Proof. Considering the "rounds" structure described in the introduction, note that each round can only really tell you so much about which numbers is the maximum. In fact, a round of comparisons may even leave you with a subset of vertices that you have no information on, in the sense that you don't know the order of any two vertices in the subset. Hmm... doesn't that smell like "independent sets"? Controlling the size of such a subset is the key machinery in this proof.

This idea is captured by the following Lemma:

Lemma: Let $C(n,m)$ be the worst-case minimum number of rounds needed to determine the largest element of an $n$ -element list using $m$ parallel processors. Then:
$C(n,m) \geq 1 + C\left(\left\lceil \frac{n^2}{2m+n} \right\rceil,m\right)$
Proof.
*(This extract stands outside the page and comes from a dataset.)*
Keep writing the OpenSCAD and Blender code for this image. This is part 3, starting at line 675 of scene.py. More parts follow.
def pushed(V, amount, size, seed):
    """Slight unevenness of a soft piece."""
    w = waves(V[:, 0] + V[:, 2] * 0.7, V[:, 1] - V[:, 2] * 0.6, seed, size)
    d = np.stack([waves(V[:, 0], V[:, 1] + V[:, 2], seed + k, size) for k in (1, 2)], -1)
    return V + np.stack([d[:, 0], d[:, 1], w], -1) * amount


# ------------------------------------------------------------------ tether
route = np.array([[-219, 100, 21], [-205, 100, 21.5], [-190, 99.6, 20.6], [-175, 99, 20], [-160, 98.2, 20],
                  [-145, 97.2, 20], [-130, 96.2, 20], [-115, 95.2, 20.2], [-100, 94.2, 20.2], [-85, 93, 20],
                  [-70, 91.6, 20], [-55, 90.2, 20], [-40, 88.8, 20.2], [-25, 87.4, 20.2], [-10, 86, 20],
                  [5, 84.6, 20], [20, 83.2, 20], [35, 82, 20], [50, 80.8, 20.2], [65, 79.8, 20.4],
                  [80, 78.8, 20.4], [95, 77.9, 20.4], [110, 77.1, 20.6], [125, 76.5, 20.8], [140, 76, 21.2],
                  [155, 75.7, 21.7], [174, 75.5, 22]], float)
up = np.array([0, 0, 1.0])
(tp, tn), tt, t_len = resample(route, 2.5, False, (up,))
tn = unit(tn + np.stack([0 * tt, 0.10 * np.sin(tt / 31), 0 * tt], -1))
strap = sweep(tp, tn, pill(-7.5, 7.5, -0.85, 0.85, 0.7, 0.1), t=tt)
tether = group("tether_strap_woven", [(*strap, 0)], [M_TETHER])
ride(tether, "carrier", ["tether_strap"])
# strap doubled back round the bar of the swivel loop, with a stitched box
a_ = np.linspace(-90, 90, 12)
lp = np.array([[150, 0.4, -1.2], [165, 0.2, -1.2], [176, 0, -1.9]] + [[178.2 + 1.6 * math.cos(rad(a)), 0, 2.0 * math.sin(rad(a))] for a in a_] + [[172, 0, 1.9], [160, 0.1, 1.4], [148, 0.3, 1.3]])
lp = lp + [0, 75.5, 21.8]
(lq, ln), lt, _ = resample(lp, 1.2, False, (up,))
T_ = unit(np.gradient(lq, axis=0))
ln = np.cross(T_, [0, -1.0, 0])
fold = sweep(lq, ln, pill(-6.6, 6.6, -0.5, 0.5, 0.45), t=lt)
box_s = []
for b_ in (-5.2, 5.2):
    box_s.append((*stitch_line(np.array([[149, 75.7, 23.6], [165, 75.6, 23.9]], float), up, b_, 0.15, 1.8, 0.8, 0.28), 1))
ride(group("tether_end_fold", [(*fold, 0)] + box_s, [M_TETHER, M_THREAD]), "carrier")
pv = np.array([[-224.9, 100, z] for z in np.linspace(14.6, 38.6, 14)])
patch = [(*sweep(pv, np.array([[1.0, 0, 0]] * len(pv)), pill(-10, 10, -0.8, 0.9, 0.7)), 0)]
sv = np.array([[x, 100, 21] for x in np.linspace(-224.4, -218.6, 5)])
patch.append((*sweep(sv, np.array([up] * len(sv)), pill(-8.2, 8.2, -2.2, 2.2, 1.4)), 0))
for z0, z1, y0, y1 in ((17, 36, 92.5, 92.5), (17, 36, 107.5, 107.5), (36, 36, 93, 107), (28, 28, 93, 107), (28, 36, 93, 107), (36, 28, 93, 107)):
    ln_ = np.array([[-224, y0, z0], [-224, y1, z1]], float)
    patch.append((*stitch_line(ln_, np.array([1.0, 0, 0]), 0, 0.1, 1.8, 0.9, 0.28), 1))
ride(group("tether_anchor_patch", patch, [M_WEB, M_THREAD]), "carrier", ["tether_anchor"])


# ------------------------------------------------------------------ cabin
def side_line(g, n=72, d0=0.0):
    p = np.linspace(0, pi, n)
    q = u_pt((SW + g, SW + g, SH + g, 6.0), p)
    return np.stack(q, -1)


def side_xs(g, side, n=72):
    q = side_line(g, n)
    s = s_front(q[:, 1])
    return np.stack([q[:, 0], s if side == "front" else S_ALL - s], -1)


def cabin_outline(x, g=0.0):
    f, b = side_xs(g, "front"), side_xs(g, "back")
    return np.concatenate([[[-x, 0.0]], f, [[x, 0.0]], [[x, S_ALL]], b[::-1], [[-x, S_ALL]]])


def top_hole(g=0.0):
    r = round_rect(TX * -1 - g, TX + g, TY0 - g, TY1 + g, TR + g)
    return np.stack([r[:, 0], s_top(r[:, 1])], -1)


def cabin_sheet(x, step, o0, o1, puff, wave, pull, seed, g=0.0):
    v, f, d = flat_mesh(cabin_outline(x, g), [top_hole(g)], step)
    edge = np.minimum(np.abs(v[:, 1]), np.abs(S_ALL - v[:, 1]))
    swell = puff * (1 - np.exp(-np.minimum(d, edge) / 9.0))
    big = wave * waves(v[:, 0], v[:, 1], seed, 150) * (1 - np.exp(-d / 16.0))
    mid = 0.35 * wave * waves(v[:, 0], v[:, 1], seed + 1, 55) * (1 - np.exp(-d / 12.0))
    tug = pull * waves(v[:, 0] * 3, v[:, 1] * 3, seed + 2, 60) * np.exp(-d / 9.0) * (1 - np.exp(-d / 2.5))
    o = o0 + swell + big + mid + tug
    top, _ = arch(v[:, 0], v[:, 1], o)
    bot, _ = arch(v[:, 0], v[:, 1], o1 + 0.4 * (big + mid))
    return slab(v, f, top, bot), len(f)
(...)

Let the list be $x_1,\cdots,x_n$ . Suppose an algorithm decides to compare $(x_{i_1},x_{j_1}),(x_{i_2},x_{j_2}),\cdots, (x_{i_m},x_{j_m})$ in the first round. Now construct a graph $G$ whose vertices are $x_1,\cdots,x_n$ and with $m$ edges $\{x_{i_1},x_{j_1}\},\{x_{i_2},x_{j_2}\},\cdots, \{x_{i_m},x_{j_m}\}$ . By Turán, $\alpha(G) \geq \frac{n^2}{2m+n}$ . Hence there exists an independent set $I$ with size at least $\left\lceil\frac{n^2}{2m+n}\right\rceil$ . Now we argue:

Since $I$ is independent, this means that we have no information on how any two elements in $I$ compare.
In the worst case scenario, the maximum will lie in $I$ .
Hence, in the worst case, finding the maximum of $G$ is at least as hard as finding the maximum of $I$ .
In other words, the number of more rounds we need to find the maximum of $G$ , in the worse case, is at least the number of rounds we'd need to find the maximum of just those elements in $I$ .
As $|I| = \left\lceil\frac{n^2}{2m+n}\right\rceil$ , this number is given by $C\left(\left\lceil \frac{n^2}{2m+n} \right\rceil,m\right)$ .

Since we spent a first round, we must add $1$ , giving the desired lower bound $C(n,m) \geq 1 + C\left(\left\lceil \frac{n^2}{2m+n} \right\rceil,m\right)$ . $\square$

Going back to the main proof, the rest is just some algebra and hand-waving. By handwaving, I mean that I will now drop the ceiling function and leave it to the reader to make this more rigorous, otherwise this would be unpleasant to read.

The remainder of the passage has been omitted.